Las Vegas Sun

March 19, 2024

Damon Political Report

Vote count in GOP caucus continuing in Nevada’s largest county

caucus counting

Karoun Demirjian

Volunteers count caucus ballots for the second consecutive day at Clark County GOP headquarters in Las Vegas on Sunday, Feb. 5, 2012.

Updated Sunday, Feb. 5, 2012 | 10:48 a.m.

Click to enlarge photo

Michael McDonald, who is running to be chairman of the Nevada GOP, gestures and talks with lawyers and representatives for Ron Paul outside the Clark County GOP headquarters in Las Vegas, where party officials were having intense discussions with the presidential campaigns about the still-unreleased results of the Nevada caucuses Sunday morning.

The voting ended half a day ago. The networks have called the race. The GOP presidential candidates have delivered their speeches and left the state.

And, still, party officials in Nevada’s largest county continue to count the vote.

“We are going to get this right,” Clark County Chairman David Gibbs told the Las Vegas Sun today. “If it takes us a little bit of time to get it rights, we are going to take the time.”

Former Massachusetts Gov. Mitt Romney was declared the victor of the Nevada caucuses Saturday evening, based on results from the rest of the state and entrance polls conducted by major media organizations.

With 70 percent of the vote counted, former House Speaker Newt Gingrich was in second place, with U.S. Rep. Ron Paul trailing in third by just shy of 1,000 votes.

After working until 4 a.m. Sunday, a handful of a volunteers resumed working through boxes of paper ballots this morning, verifying the vote count done at each precinct nearly 24 hours ago.

County party officials were unwilling to release the numbers from the precinct counts until each ballot was certified. And they are doing it all by hand.

“We want to make sure the count at the precinct was accurate,” Gibbs said.

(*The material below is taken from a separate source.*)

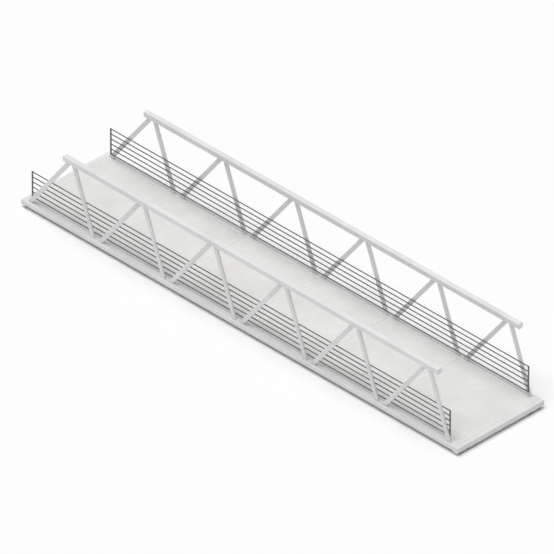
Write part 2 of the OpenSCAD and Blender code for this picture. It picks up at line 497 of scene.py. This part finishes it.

With just half of the vote counted, officials have already discovered some discrepancies. In some precincts, the number of ballots did not match the number of voters who signed in to participate in the caucus.

Gibbs said the ballots in those precincts are being set aside so officials can decide how to deal with the problem. He declined to estimate how many votes were in question.

State party secretary Jim DeGraffenreid said they are still determining "the facts" and then will decide how to proceed, but acknowledged the ballots from those precincts may be dumped from the results.

"That is a possibility," he said.

The mismatched prompted U.S. Rep. Ron Paul’s campaign to complain about a “lack of process and poorly run locations.”

A lawyer for Romney’s campaign is watching the count and observers from other campaigns have been invited.